Jones is, interestingly, one of the architects of the practice of using non-violent offenders to gather roadside trash.

Recommendation for Justice, Criminal Appeals Place 1:
Clyde Jones (D)


Wednesday, October 29, 2008

Justice, Court of Civil Appeals

This one's pretty much a slam-dunk for the incumbent.

Bill Thompson (R)

Thompson is a two-term incumbent at this post. He was elected in 1996 and recently became presiding judge of the Civil Appeals Court last year. He's on multiple Alabama law and judicial committees and was mentored by a former chief justice of the Supreme Court.

He's also had his photograph taken with Ronald Reagan. So that automatically makes him the best person for the job. ;-)

That's all you'll need to know when you read about his opponent.

Kimberly Harbison Drake (D)

Harbison is easily the most unqualified candidate seeking a statewide judgeship. I'm impressed that she is a former nurse who obtained her J.D. while working full-time. But she passed the bar only four - yes, four - years ago. She may be an excellent lawyer but her only experience is that she has written briefs for juvenile, divorce, DHR, workmen’s comp, Social Security and disability cases. She needs to get several more years under her belt before running for any judicial position.

Recommendation for Justice, Civil Appeals:
Bill Thompson (R)


Monday, October 27, 2008

Justice, Court of Criminal Appeals - Place 2

Let me get this off my chest first: I don't think we should elect judges at the statewide level. The candidates have often never even been judges and it's scary that most of our judges have been elected primarily by people who couldn't name the candidates before they entered the voting booth. District judges should be executive appointees just like at the federal level and should be promoted to appellate and supreme court positions based on merit.

But it is what it is.

On the face of it, this race seems pretty much a wash. Both candidates have been practicing law for virtually the same length of time and actually attended Faulkner University's Jones School of Law in Montgomery at the same time. Neither is a judge, which is rather disheartening. On closer inspection, however, there are distinct differences.

Mary Windom (R)

If Windom's last name sounds familiar it's because her husband, Steve, is a former Lt.
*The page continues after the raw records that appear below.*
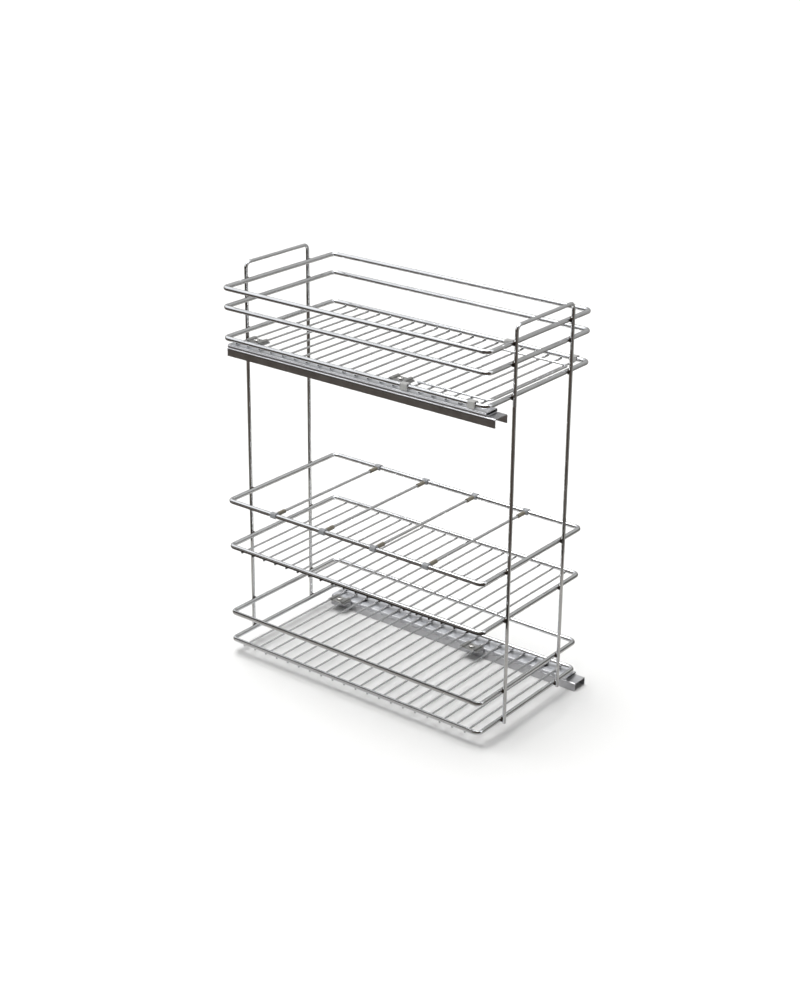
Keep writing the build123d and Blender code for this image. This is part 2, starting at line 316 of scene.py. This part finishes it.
@dataclass(frozen=True)
class Finish:
    """A finish: a range of colours, a range of roughness and a surface relief.

    The grain is a noise pattern, stretched along one axis where the surface was
    rolled or drawn. A second, larger pattern drifts the colour and the gloss.
    A span holds the values of both together at which a range starts and ends.
    """

    name: str
    dark: str
    light: str
    roughness: Span
    grain_mm: tuple[float, float, float]
    drift_mm: float
    relief_mm: float
    metallic: float = 1.0
    ior: float = 1.5
    grain_detail: float = 3.0
    grain_roughness: float = 0.55
    grain_share: float = 0.45
    drift_detail: float = 2.0
    drift_roughness: float = 0.5
    drift_share: float = 0.55
    colour_span: Span = (0.32, 0.68)
    roughness_span: Span = (0.3, 0.7)

    def build(self) -> bpy.types.Material:
        """Make the material from the finish's values.

        Returns:
            The new material.
        """
        made = new_material(self.name)
        tree = made.node_tree
        place = add_node(tree, "ShaderNodeTexCoord").outputs["Object"]
        grain_scale = tuple(per_metre(size) for size in self.grain_mm)
        grain_place = add_node(
            tree, "ShaderNodeMapping", {"Vector": place, "Scale": grain_scale}
        ).outputs["Vector"]
        grain = noise(tree, grain_place, 1.0, self.grain_detail, self.grain_roughness)
        drift = noise(
            tree,
            place,
            per_metre(self.drift_mm),
            self.drift_detail,
            self.drift_roughness,
        )
        drift_part = add_node(
            tree,
            "ShaderNodeMath",
            {0: drift, 1: self.drift_share},
            operation="MULTIPLY",
        ).outputs["Value"]
        pattern = add_node(
            tree,
            "ShaderNodeMath",
            {0: grain, 1: self.grain_share, 2: drift_part},
            operation="MULTIPLY_ADD",
        ).outputs["Value"]
        low, high = self.colour_span
        colour = ramp(tree, pattern, [(low, self.dark), (high, self.light)])
        rough = map_range(tree, pattern, self.roughness_span, self.roughness)
        bump = add_node(
            tree,
            "ShaderNodeBump",
            {"Height": grain, "Strength": 1.0, "Distance": self.relief_mm * MM},
        ).outputs["Normal"]
        shader = add_node(
            tree,
            "ShaderNodeBsdfPrincipled",
            {
                "Base Color": colour,
                "Metallic": self.metallic,
                "Roughness": rough,
                "IOR": self.ior,
                "Normal": bump,
            },
        )
        add_node(tree, "ShaderNodeOutputMaterial", {"Surface": shader.outputs["BSDF"]})
        return made


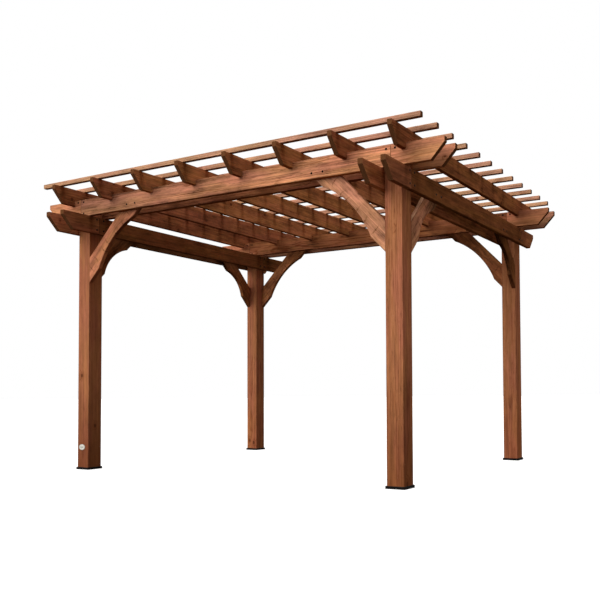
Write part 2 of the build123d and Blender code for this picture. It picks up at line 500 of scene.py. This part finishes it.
def dress_in_wood(node, run, across, half_width, half_thickness, seed, stain, pith,
                  set_across=0.0, knots=0.22, figure=1.0, rings=1.0, mottle=1.0,
                  pitch=None, two_ends=False, joint=None, arris=0.006, branches=0.0,
                  underside_shade=(0.75, 0.62, 0.45), topside_light=None, inside=None):
    """Give a node its own stained wood, with the grain along its boards.

    The stain is the colour at a board's start and at its far end, and the two
    places between which it changes. The pith is the tree's middle, across the board
    and through it. Set across is how far the grain's middle is from the middle of
    the node's box. The pitch is the distance between the sticks of a node, and the
    joint the distance from the middle at which two lengths of a board meet.

    The underside shade, topside light and inside shade are painted light and shade on the faces
    that look down,
    up, and into the gap of a pair: painted shade below and in the gap, painted light or shade
    above. The inside also says which way that gap is.
    """
    material, tree, shader = new_material(f"stained {node}")
    place = add(tree, "ShaderNodeTexCoord").outputs
    centre = centre_of(node) + set_across * across
    turn = Matrix((run, across, run.cross(across)))
    grain = add(tree, "ShaderNodeMapping", {
        "Vector": place["Object"],
        "Rotation": turn.to_euler("XYZ"),
        "Location": -(turn @ centre),
    }).outputs[0]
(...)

Governor. Windom was primarily a community volunteer and a chamber of commerce leader until she embarked on a mid-life career change to attorney. On graduating she was immediately given a staff attorney post at the Attorney General's office and has been there ever since, rising to a deputy position. While it may not have had a thing to do with her husband, it's been difficult for her to shake the perception that her connection to him had everything to do with her hiring.

Windom has not articulated very much about her goals for criminal appeals court. She uses boilerplate phrases such as "conservative values" and "not legislating from the bench." She says she intends to be conservative, fair, and decisive and to "work diligently for the victims of crime." Because this is Alabama, she never mentions the rights of the accused.

Aimee Cobb Smith (D)

Although she's a bit younger than Windom, Smith actually began practicing law a year earlier than her opponent. Smith also has a much more varied experience, serving as both a public prosecutor and a defense attorney over the years. I think this gives her an advantage in understanding the tricks of the trade on both sides of a criminal case. Smith has run her own practice as well. And, with the paucity of judicial experience, Smith has an edge in that she's actually served as an interim judge in local court.
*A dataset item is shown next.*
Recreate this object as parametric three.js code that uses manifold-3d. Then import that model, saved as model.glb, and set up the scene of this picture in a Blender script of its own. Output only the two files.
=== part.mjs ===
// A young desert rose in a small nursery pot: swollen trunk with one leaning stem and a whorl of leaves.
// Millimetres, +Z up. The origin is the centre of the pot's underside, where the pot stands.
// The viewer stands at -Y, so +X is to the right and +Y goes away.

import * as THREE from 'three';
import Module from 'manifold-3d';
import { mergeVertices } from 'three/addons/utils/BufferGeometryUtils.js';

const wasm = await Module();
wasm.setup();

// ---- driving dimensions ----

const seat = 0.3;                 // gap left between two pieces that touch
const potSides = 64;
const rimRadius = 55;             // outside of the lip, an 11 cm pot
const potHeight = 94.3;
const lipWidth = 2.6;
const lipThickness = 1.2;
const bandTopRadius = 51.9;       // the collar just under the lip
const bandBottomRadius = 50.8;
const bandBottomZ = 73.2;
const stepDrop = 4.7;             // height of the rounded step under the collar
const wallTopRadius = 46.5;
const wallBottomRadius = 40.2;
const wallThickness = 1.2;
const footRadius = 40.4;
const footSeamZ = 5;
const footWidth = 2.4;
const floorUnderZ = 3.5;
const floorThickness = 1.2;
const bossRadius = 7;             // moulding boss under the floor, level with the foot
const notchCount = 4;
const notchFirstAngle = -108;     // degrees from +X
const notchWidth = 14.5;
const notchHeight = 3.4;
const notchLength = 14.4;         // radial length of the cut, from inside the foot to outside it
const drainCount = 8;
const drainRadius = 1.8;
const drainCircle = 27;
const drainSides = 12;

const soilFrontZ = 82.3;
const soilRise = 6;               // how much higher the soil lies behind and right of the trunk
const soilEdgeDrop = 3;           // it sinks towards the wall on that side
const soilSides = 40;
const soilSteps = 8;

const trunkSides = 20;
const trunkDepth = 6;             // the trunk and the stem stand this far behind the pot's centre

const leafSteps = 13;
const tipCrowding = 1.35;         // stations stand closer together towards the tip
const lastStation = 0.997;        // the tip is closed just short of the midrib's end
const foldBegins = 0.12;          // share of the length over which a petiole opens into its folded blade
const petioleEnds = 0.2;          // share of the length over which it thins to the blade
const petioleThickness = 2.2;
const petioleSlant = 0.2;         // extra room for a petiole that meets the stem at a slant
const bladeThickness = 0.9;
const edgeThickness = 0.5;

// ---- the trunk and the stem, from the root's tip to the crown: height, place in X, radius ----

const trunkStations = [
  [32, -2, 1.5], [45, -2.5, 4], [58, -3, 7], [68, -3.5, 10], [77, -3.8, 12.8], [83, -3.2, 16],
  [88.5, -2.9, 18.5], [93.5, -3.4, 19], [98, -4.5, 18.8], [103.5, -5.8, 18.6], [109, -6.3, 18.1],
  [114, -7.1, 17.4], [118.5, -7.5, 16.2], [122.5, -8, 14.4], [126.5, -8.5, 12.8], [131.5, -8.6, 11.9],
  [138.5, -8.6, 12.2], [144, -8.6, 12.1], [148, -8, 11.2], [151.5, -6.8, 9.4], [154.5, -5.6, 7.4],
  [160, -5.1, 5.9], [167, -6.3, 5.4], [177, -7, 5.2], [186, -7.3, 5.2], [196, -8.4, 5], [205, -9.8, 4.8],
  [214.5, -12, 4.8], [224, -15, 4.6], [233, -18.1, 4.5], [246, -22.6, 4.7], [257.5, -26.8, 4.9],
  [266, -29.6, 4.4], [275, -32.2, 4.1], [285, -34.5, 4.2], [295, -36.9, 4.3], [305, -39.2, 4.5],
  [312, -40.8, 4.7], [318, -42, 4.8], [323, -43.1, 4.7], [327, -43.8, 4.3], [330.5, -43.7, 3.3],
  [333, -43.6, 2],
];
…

Smith says she wants to increase the efficiency of the appellate system and turn cases around more quickly. It can take up to a year for non-capital cases to reach the appeals bench. She claims this is fair neither to victims seeking closure nor to potentially innocent convicts seeking an overturned verdict.
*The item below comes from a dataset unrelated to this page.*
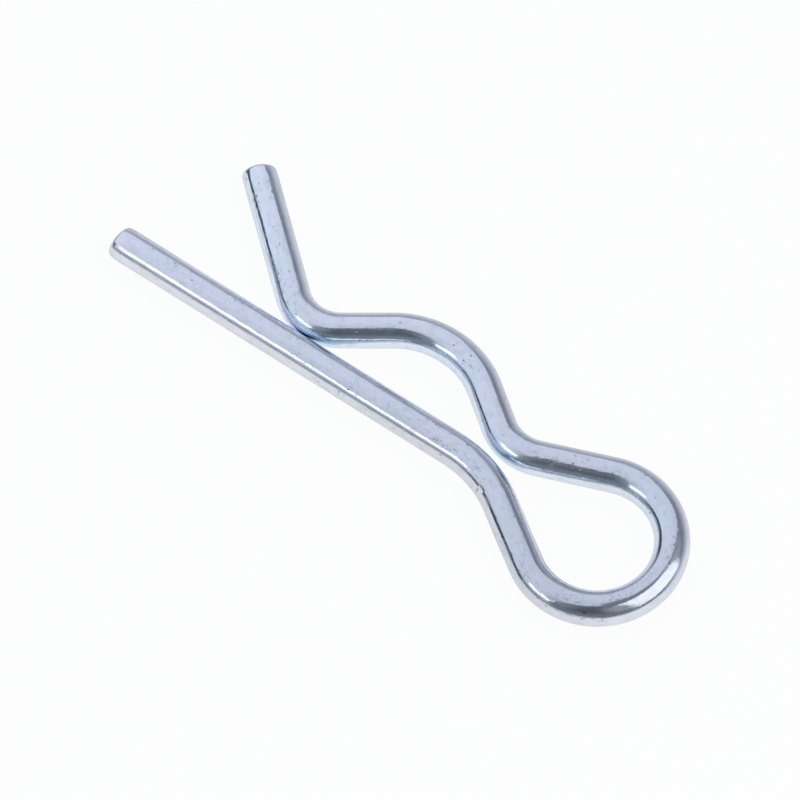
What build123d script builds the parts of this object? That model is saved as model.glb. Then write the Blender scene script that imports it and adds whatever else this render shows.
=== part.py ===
from build123d import *
import math
import os

# R clip for a hitch pin, bent from one length of round spring wire.
# It lies flat with the wire's centre line on z = 0.
# The origin is where the shaft that it locks crosses the axis of the straight leg.
# +X runs along the leg towards the pull loop, and +Y points to the sprung arm.
# Lengths are in millimetres and angles in degrees.

wire_diameter = 4.0
end_rounding = 0.4

# The shaft: the leg goes through its cross hole, and the seat of the arm lies over its outside
shaft_diameter = 16.0
crest_clearance = 0.25
seat_ease = 0.65

# The straight leg, then the heel that turns it into the loop
leg_reach = 37.9
heel_inner_radius = 12.4
heel_angle = 34.5
heel_run = 8.0

# The pull loop
loop_inner_diameter = 12.6
throat_run = 8.6

# The sprung arm: neck, seat, lip and flared tail
neck_inner_radius = 4.0
neck_gap = 0.8
rise_run = 4.9
fall_run = 5.7
lip_inner_radius = 3.6
lip_gap = 0.05
tail_angle = 41.0
tail_length = 16.5

LEFT, RIGHT = 1, -1
FLAT_TURN = 180.0

wire_radius = wire_diameter / 2
shaft_radius = shaft_diameter / 2
seat_inner_radius = shaft_radius + seat_ease

# Radii of the wire's centre line in each bend
heel_radius = heel_inner_radius + wire_radius
loop_radius = loop_inner_diameter / 2 + wire_radius
neck_radius = neck_inner_radius + wire_radius
seat_radius = seat_inner_radius + wire_radius
lip_radius = lip_inner_radius + wire_radius


class Bend:
    """A bend of the centre line: its centre, its radius, and the way that the wire turns in it."""

    def __init__(self, centre, radius, turn):
        self.centre = centre
        self.radius = radius
        self.turn = turn

    def touch(self, heading):
        """The point of the bend where the wire has this heading."""
        return self.centre - self.turn * self.radius * sideways(heading)


def forward(heading):
    return Vector(math.cos(math.radians(heading)), math.sin(math.radians(heading)))


def sideways(heading):
    """The direction to the left of a heading."""
    return Vector(-math.sin(math.radians(heading)), math.cos(math.radians(heading)))


def centre_distance(radius_a, radius_b, run):
    """How far apart two opposite bends are, centre to centre, with a straight run between them."""
    return math.hypot(radius_a + radius_b, run)


def beside(length, rise):
    """The level part of a sloping length that climbs by rise."""
    return math.sqrt(length**2 - rise**2)


def crossing(centre_a, distance_a, centre_b, distance_b):
    """The point at these two distances from two centres, to the left of the way from a to b."""
    span = centre_b - centre_a
    along = (span.length**2 + distance_a**2 - distance_b**2) / (2 * span.length)
    unit = span.normalized()
    return centre_a + unit * along + Vector(-unit.Y, unit.X) * beside(distance_a, along)


def heading_between(bend_a, bend_b):
    """The heading of the straight wire that leaves one bend and runs into the next."""
    span = bend_b.centre - bend_a.centre
    offset = bend_b.turn * bend_b.radius - bend_a.turn * bend_a.radius
    return math.degrees(math.atan2(span.Y, span.X) - math.asin(offset / span.length))


def clip_bends():
    """The five bends in order from the leg to the tail, with the seat's centre on x = 0."""
    heel = Vector(0, -heel_radius)
    loop = heel + sideways(-heel_angle) * (heel_radius + loop_radius) + forward(-heel_angle) * heel_run
    neck = crossing(
        heel,
        heel_radius + wire_diameter + neck_gap + neck_radius,
        loop,
        centre_distance(loop_radius, neck_radius, throat_run),
    )

    seat_y = shaft_radius + crest_clearance - seat_inner_radius
    seat_x = neck.X - beside(centre_distance(neck_radius, seat_radius, rise_run), neck.Y - seat_y)
    seat = Vector(seat_x, seat_y)

    lip_y = wire_diameter + lip_gap + lip_radius
    lip_x = seat.X - beside(centre_distance(seat_radius, lip_radius, fall_run), lip_y - seat.Y)
    lip = Vector(lip_x, lip_y)

    to_shaft = Vector(-seat.X, 0)
    return [
        Bend(heel + to_shaft, heel_radius, RIGHT),
        Bend(loop + to_shaft, loop_radius, LEFT),
        Bend(neck + to_shaft, neck_radius, RIGHT),
        Bend(seat + to_shaft, seat_radius, LEFT),
        Bend(lip + to_shaft, lip_radius, RIGHT),
    ]


def clip_path(bends):
    """The centre line from the leg's tip to the tail's end: straight runs joined by tangent arcs."""
    headings = [0.0]
    for bend, after in zip(bends, bends[1:]):
        headings.append(heading_between(bend, after))
    headings.append(FLAT_TURN - tail_angle)

    edges = []
    start = Vector(-leg_reach, 0)
    for bend, arriving, leaving in zip(bends, headings, headings[1:]):
        arc_start, arc_end = bend.touch(arriving), bend.touch(leaving)
        edges.append(Line(start, arc_start))
        edges.append(TangentArc(arc_start, arc_end, tangent=forward(arriving)))
        start = arc_end
    edges.append(Line(start, start + forward(headings[-1]) * tail_length))
    return Wire(edges)


def clip_wire():
    """The bent wire with its two cut ends rounded."""
    path = clip_path(clip_bends())
    section = Plane(origin=path @ 0, z_dir=path % 0) * Circle(wire_radius)
    wire = sweep(section, path=path)
    cut_ends = wire.faces().filter_by(GeomType.PLANE)
    return fillet(cut_ends.edges(), end_rounding)


def main():
    os.makedirs("parts", exist_ok=True)
    export_step(clip_wire(), "parts/clip_wire.step")


main()
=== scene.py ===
import math

import bmesh
import bpy
import numpy as np
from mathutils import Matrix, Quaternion, Vector


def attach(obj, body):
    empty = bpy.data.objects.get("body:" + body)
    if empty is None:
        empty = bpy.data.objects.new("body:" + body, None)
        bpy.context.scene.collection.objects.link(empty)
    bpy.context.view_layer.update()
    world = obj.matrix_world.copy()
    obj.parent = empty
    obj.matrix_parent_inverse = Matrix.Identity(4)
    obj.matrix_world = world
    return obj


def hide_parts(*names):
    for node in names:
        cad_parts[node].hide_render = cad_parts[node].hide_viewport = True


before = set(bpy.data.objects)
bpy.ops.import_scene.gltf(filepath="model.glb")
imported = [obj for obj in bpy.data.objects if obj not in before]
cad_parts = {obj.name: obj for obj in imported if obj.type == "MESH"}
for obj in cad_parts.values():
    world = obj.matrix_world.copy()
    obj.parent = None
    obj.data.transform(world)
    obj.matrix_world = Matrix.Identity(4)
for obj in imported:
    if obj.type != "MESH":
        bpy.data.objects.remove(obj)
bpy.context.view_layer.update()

# The R clip as it looks: one bright zinc plated wire on a white table.
# The wire is drawn in millimetres, which become metres where they go into a mesh or a node.

MM = 0.001
UP = Vector((0, 0, 1))

# The mesh is a hair thinner than the 4 mm wire and stays within the solid's box.
WIRE_RADIUS = 1.994

# The wire's centre line from the leg's tip: runs as (length,), bends as (length, radius), left turns positive
LEG_TIP = (-37.9, 0.0)
STRETCHES = {
    "leg": (45.5207,),
    "heel": (8.6708, -14.4),
    "heel_run": (8.0,),
    "loop": (34.1382, 8.3),
    "throat": (8.6,),
    "neck": (6.0648, -6.0),
    "rise": (4.9,),
    "seat": (13.3314, 10.65),
    "fall": (5.7,),
    "lip": (7.4249, -5.6),
    "tail": (16.5,),
}
WIRE_LENGTH = sum(stretch[0] for stretch in STRETCHES.values())


def centre_line(distance):
    """The point and the heading of the wire's centre line at a distance from the leg's tip."""
    x, y = LEG_TIP
    heading = 0.0
    for length, *radius in STRETCHES.values():
        step = min(distance, length)
        if radius:
            turned = heading + step / radius[0]
            x += radius[0] * (math.sin(turned) - math.sin(heading))
            y -= radius[0] * (math.cos(turned) - math.cos(heading))
            heading = turned
        else:
            x += step * math.cos(heading)
            y += step * math.sin(heading)
        distance -= step
        if distance <= 0:
            break
    return x, y, heading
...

I think the last point is an important distinction from Windom's mission. Victims must have justice but the accused must have it, too. Not everyone who is accused (or convicted) is guilty. Whether some would like to believe it or not, because of underhanded prosecutors, inept defenders, and the abuses of hanging judges, the Bill of Rights was written with the accused in mind. We should never forget that in our pursuit of justice.